LK: I lived my scene, much to my surprise and good fortune. One night, somewhere in the mid-seventies, I was hanging outside CBGB. It was summer, and I looked at the bands and their gangs on the sidewalk, waiting to go on or just go on and on, and I thought this must’ve been what San Francisco was like at the Fillmore on a random night, or maybe the Cavern during a lunchtime concert, or … well, it didn’t matter. As long as you were there. I’ve been there – and not there – as many times as there are theres… Still looking for the next There.
WR: You and Patti are normally eternal tourers … what are your plans when this starts to cool off and ‘return to normal’?

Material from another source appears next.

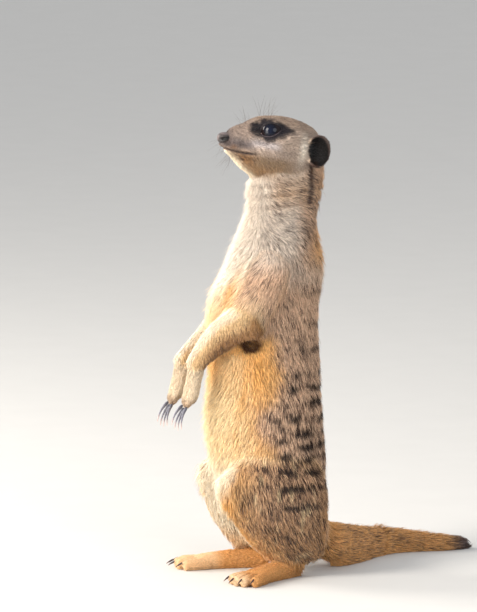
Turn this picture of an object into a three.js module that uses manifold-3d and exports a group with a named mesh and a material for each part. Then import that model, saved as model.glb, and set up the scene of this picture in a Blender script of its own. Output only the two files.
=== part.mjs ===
// A meerkat on guard: upright on its hind feet with its tail laid back along the floor, as a
// life-size still model. Millimetres, +Z up. The animal faces -Y and its left side is +X.
//
// Every piece of flesh is a loft: a sphere's rings carried along a smooth line of stations.
// Neighbours are parted by cutting one of them with the other, grown by a thin gap.
import * as THREE from 'three';
import { mergeVertices } from 'three/addons/utils/BufferGeometryUtils.js';
import Module from 'manifold-3d';

const wasm = await Module();
wasm.setup();

// ---------------------------------------------------------------- driving dimensions
const GAP = 0.3; // clear seam between two neighbouring parts
const SLIVER = 0.1; // facets thinner than this are merged into their neighbours

const HEAD_AT = [0, -6, 285]; // middle of the skull
const HEAD_PITCH = 10; // degrees that the nose is raised
const MUZZLE_REACH = 32; // from the middle of the skull to the tip of the muzzle
const EYE_RADIUS = 5.9;
const EYE_AT = [12, 1.3, 8]; // across, forward and up from the middle of the skull
const EAR_AT = [21.3, -31, 0.4]; // the middle of the ear's bowl, measured the same way
const EAR_SIZE = [8.5, 5.5, 11.3]; // half length along its face, half depth, half height

const NECK_BASE = 224; // height of the seam between neck and chest
const WAIST = 120; // height of the seam between chest and belly

// The joints of each arm and leg. X is measured outward from the animal's middle.
const ARM = {
  left: {
    shoulder: [22, -8, 203], elbow: [29.5, -27.5, 169.5], middle: [25.5, -43.5, 161.5],
    wrist: [18.5, -57, 145], knuckles: [15, -61.6, 119] },
  right: {
    shoulder: [22, -8, 199], elbow: [29.5, -26, 159], middle: [25, -41.5, 148],
    wrist: [18.5, -56.5, 140], knuckles: [15, -63.4, 117] },
};
const LEG = {
  left: {
    hip: [20, 27, 48], knee: [34.5, -37, 60], shin: [32, -21.5, 33], ankle: [22, 3, 12], heel: [17, 12] },
  right: {
    hip: [20, 27, 48], knee: [34, -31, 61], shin: [30.5, -27, 38], ankle: [22, -11, 12], heel: [19.5, 2.5] },
};
const FOOT_LENGTH = 66; // from the heel to the ends of the toes
const FOOT_SPLAY = { left: 36, right: 6 }; // degrees that the toes point outward
const DIGITS = 4; // on each hand and each foot
const HAND_CLAW = { length: 17, radius: 1.5, bend: 52 };
const FOOT_CLAW = { length: 8.5, radius: 1.4, bend: 34 };

// Each line is [x, y, height, radius], from inside the rump to the tip on the right side.
const TAIL_LINES = [
  [0, 14, 27, 13], [-3, 37, 19.5, 13.8], [-22, 56, 14, 12.9], [-41, 74, 11.2, 11],
  [-52, 93, 9.6, 9], [-54, 112, 8, 7.3], [-53, 131, 6, 5.9], [-56, 149.5, 4.6, 4.7],
];
const TAIL_SEAMS = [0.5, 0.78]; // where the tail is parted, as shares of its line

const BACK_FUR = { colour: 0x8f7a62, roughness: 0.9 };
const CHEST_FUR = { colour: 0xd9bf95, roughness: 0.9 };
const LIMB_FUR = { colour: 0xd8bd8e, roughness: 0.9 };
const FACE_FUR = { colour: 0xbfae97, roughness: 0.9 };
const TAIL_FUR = { colour: 0xa58859, roughness: 0.9 };
const EAR_SKIN = { colour: 0x1d1713, roughness: 0.85 };
const NOSE_SKIN = { colour: 0x2b2423, roughness: 0.45 };
const EYEBALL = { colour: 0x0e0b0a, roughness: 0.08 };
const HORN = { colour: 0x4b403a, roughness: 0.4 };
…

LK: You mean the new paranormal. We’ll see how this 21st century unfolds, and we are as underway as can be. 100 years ago radio had yet to be mass-invented, movies were mute, and records were still recorded acoustically. This past year has accustomed us to communicating through screens, though it only seems to increase my desire to be among humans, to revel in the in-the-moment of live performance. There are postponed shows yet to be fulfilled, from Australia to the Royal Albert Hall, but I look forward to stopping into my locals – Tom Clark’s Treehouse every Sunday night at 2A in the East Village, the Johnny Thunders Birthday Bash every July at Bowery Electric, and… who knows? Perhaps that late night spontaneous jam when I pass through your city and am ready to commemorate the good times yet to come.
The lightning striking that is the playing of music.